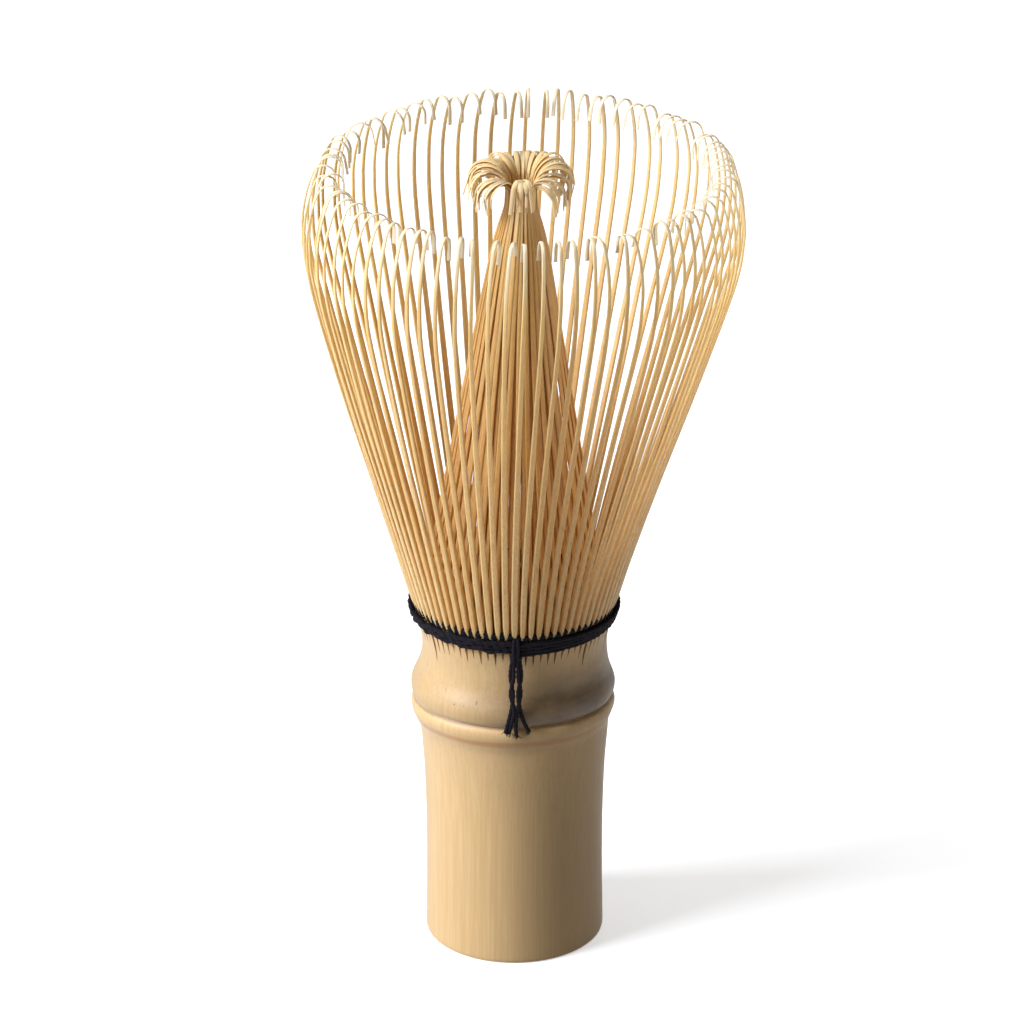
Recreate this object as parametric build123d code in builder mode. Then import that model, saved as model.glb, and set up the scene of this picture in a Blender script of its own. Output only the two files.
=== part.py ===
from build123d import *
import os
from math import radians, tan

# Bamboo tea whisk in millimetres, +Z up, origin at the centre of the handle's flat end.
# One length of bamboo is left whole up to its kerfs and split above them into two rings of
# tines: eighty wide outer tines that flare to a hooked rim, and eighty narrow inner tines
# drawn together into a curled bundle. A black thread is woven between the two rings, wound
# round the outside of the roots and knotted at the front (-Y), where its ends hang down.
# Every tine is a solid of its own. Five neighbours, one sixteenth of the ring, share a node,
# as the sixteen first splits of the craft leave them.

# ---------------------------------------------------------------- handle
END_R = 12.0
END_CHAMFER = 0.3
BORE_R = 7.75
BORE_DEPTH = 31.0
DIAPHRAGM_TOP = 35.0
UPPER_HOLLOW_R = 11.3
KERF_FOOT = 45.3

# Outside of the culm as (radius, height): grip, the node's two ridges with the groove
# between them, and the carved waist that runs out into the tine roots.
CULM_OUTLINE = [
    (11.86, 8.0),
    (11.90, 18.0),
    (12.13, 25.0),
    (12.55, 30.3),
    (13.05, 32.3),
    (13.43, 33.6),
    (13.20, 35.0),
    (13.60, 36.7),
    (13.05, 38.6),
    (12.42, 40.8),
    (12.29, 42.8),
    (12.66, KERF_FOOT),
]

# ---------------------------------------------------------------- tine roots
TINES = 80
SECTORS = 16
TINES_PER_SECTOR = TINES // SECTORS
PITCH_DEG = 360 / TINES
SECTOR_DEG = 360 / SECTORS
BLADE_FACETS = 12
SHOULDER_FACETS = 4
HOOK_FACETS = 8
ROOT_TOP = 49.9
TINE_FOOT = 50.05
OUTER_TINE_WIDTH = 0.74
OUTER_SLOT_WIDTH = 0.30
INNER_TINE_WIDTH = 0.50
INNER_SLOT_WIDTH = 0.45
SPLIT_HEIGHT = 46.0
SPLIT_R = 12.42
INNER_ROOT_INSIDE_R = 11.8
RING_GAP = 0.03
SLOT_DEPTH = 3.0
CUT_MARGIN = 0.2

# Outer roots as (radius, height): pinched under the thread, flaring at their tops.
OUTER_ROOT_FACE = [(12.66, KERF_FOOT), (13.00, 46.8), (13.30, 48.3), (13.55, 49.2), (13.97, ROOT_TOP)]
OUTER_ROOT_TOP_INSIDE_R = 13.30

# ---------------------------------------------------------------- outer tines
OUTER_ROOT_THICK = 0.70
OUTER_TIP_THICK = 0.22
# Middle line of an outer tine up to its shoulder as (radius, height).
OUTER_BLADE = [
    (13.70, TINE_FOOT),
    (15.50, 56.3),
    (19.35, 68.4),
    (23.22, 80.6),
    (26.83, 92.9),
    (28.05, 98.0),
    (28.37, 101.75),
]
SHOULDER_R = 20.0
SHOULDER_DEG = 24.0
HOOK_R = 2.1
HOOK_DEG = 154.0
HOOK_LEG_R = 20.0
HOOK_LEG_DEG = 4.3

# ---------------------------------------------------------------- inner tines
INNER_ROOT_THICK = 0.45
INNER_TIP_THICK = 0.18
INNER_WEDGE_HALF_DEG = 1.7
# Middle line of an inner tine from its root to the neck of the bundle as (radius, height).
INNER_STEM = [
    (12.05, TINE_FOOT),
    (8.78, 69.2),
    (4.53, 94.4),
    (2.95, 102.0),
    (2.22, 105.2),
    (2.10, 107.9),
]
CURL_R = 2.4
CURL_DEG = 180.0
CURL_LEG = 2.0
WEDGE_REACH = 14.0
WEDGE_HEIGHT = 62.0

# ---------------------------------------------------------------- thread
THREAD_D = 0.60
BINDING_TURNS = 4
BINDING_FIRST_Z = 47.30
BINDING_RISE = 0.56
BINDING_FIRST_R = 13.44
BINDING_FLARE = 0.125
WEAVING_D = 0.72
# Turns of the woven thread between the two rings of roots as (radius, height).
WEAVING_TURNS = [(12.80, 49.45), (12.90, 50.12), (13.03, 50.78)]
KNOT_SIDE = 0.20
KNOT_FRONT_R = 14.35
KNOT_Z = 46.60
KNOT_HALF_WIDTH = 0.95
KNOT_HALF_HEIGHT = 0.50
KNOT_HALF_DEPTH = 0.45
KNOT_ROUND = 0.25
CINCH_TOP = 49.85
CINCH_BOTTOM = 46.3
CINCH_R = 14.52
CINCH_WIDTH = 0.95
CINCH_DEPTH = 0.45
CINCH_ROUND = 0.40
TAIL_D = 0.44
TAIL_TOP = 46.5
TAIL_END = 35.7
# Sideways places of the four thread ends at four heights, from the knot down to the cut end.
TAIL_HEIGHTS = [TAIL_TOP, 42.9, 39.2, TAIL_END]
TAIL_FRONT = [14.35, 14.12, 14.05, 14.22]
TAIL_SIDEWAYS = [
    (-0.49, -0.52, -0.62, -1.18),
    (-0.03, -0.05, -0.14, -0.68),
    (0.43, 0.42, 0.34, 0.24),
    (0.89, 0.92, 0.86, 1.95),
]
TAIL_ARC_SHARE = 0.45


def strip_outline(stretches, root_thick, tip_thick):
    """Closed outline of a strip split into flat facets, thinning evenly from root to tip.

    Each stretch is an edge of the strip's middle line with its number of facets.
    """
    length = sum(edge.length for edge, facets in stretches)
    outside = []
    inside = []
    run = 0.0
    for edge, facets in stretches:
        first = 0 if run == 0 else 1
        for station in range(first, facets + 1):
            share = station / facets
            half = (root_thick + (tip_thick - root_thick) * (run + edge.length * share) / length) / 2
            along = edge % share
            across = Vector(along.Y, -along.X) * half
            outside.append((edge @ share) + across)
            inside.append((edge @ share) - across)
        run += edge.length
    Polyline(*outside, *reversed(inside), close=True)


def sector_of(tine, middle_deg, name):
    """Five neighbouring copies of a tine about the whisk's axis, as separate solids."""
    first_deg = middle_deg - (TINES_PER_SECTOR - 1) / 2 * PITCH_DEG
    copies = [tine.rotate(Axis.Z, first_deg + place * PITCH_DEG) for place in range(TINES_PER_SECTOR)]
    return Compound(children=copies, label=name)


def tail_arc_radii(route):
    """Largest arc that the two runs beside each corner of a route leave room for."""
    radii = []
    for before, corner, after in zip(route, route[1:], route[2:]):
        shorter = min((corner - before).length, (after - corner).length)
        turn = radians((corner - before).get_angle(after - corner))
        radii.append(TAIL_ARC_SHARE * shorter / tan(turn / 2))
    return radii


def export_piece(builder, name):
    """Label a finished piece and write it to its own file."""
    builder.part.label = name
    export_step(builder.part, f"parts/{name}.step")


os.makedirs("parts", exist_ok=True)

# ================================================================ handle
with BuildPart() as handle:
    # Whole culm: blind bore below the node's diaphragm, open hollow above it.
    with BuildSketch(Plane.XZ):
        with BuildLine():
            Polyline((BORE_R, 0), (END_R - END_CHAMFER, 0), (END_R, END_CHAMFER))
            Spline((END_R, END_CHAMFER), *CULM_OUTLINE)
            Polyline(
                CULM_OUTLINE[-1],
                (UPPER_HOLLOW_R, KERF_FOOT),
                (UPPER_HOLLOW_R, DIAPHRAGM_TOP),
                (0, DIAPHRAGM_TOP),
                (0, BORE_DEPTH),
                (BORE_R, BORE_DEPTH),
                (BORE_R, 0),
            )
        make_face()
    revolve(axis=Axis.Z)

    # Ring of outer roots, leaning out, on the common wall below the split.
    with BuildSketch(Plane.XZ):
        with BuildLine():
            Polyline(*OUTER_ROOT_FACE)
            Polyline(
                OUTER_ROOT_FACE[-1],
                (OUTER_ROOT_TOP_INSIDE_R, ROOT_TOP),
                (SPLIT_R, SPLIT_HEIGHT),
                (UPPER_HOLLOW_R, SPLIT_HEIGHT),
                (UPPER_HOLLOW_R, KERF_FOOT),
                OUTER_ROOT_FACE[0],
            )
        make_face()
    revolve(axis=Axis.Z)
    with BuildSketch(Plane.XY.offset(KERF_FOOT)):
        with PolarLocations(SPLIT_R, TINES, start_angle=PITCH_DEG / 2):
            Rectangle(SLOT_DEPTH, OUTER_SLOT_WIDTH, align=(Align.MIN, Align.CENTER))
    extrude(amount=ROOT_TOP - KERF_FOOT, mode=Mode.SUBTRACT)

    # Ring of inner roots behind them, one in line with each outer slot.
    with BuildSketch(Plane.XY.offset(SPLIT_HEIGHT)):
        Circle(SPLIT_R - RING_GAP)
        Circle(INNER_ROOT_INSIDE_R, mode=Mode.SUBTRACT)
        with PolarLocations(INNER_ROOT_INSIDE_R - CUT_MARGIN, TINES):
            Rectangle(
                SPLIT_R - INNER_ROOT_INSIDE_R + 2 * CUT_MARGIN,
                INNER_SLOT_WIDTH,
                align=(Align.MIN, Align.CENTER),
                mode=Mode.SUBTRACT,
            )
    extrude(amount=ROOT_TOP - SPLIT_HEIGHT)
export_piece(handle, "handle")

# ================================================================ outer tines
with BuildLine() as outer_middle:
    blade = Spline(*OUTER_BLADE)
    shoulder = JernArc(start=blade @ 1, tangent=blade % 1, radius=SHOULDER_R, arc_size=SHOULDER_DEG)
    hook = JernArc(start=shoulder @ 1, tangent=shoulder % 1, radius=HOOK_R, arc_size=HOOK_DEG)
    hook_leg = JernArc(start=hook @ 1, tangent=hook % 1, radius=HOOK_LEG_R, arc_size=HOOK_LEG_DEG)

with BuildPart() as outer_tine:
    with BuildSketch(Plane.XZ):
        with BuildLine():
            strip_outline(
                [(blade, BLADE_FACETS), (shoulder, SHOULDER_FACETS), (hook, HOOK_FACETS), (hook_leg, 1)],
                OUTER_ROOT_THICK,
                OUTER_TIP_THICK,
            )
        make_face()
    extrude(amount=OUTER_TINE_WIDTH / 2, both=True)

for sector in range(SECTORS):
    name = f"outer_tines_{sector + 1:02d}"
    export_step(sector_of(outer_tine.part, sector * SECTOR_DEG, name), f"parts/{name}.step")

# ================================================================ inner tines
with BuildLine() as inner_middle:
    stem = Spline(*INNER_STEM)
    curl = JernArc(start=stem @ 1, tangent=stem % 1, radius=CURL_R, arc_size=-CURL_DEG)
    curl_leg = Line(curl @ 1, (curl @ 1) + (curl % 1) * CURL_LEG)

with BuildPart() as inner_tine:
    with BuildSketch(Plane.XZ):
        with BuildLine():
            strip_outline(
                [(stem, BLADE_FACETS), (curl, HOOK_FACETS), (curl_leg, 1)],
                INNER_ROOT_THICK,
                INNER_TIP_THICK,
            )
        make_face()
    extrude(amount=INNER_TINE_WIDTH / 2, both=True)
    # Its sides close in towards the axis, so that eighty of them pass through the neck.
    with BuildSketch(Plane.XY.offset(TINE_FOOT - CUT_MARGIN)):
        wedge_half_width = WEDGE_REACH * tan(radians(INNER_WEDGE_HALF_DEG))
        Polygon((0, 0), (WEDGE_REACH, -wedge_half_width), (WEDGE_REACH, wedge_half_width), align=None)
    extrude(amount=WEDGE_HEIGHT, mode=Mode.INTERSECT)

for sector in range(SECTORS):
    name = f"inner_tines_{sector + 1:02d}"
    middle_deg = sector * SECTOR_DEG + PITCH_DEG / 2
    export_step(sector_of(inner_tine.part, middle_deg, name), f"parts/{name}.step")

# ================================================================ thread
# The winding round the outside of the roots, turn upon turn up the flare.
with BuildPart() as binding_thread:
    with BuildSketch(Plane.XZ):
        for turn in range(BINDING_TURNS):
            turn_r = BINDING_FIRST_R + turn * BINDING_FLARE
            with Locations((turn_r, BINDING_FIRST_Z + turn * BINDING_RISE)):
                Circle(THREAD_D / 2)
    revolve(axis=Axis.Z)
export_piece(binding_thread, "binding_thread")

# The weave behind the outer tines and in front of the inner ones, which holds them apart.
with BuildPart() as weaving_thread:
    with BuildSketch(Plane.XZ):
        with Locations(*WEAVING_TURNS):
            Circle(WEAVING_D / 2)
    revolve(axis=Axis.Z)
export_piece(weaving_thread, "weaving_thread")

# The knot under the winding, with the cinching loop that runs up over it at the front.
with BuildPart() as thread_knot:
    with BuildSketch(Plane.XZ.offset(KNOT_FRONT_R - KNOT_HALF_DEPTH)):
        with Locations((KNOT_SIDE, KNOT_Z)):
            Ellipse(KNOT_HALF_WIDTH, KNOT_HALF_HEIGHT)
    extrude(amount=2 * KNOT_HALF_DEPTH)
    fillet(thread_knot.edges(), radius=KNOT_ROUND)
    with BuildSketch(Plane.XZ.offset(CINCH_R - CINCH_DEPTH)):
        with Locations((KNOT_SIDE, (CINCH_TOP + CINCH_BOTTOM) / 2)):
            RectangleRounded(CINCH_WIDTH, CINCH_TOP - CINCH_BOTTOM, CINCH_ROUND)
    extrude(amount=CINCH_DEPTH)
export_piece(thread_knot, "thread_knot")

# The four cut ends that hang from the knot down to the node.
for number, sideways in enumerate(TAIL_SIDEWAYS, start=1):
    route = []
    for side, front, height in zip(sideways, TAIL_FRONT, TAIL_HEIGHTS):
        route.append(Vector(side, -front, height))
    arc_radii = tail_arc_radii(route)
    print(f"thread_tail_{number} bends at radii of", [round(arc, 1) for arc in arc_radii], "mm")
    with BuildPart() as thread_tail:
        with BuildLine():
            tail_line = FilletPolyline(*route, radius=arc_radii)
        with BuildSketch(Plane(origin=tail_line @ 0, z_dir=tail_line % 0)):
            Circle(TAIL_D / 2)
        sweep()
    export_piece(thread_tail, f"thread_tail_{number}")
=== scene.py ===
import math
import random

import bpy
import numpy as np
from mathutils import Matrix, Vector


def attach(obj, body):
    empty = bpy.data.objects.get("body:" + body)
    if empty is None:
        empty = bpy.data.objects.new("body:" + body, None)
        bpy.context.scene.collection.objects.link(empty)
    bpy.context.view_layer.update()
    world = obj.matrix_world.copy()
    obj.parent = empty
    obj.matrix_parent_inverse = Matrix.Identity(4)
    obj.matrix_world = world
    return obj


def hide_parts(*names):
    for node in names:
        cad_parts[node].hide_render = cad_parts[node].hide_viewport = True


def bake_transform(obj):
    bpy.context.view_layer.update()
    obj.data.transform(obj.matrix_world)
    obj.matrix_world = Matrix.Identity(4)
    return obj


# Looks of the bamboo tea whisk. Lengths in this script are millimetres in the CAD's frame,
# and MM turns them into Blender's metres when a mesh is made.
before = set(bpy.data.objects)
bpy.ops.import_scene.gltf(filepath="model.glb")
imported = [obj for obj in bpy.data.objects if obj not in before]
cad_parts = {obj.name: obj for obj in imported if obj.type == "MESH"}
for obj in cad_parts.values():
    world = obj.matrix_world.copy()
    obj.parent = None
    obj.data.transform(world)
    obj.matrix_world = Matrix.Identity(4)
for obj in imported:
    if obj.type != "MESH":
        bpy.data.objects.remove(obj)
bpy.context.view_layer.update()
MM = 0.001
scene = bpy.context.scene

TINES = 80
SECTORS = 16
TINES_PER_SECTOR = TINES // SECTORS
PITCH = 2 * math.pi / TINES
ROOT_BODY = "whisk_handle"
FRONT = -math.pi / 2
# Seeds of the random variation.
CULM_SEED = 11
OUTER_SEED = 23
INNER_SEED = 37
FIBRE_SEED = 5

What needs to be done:
From the line with "arc_radii = tail_arc_radii(route)" through the line with "# and MM turns", repeat every line exactly, both ends included, and nothing outside that range.

Output for this exercise:
    arc_radii = tail_arc_radii(route)
    print(f"thread_tail_{number} bends at radii of", [round(arc, 1) for arc in arc_radii], "mm")
    with BuildPart() as thread_tail:
        with BuildLine():
            tail_line = FilletPolyline(*route, radius=arc_radii)
        with BuildSketch(Plane(origin=tail_line @ 0, z_dir=tail_line % 0)):
            Circle(TAIL_D / 2)
        sweep()
    export_piece(thread_tail, f"thread_tail_{number}")
=== scene.py ===
import math
import random

import bpy
import numpy as np
from mathutils import Matrix, Vector


def attach(obj, body):
    empty = bpy.data.objects.get("body:" + body)
    if empty is None:
        empty = bpy.data.objects.new("body:" + body, None)
        bpy.context.scene.collection.objects.link(empty)
    bpy.context.view_layer.update()
    world = obj.matrix_world.copy()
    obj.parent = empty
    obj.matrix_parent_inverse = Matrix.Identity(4)
    obj.matrix_world = world
    return obj


def hide_parts(*names):
    for node in names:
        cad_parts[node].hide_render = cad_parts[node].hide_viewport = True


def bake_transform(obj):
    bpy.context.view_layer.update()
    obj.data.transform(obj.matrix_world)
    obj.matrix_world = Matrix.Identity(4)
    return obj


# Looks of the bamboo tea whisk. Lengths in this script are millimetres in the CAD's frame,
# and MM turns them into Blender's metres when a mesh is made.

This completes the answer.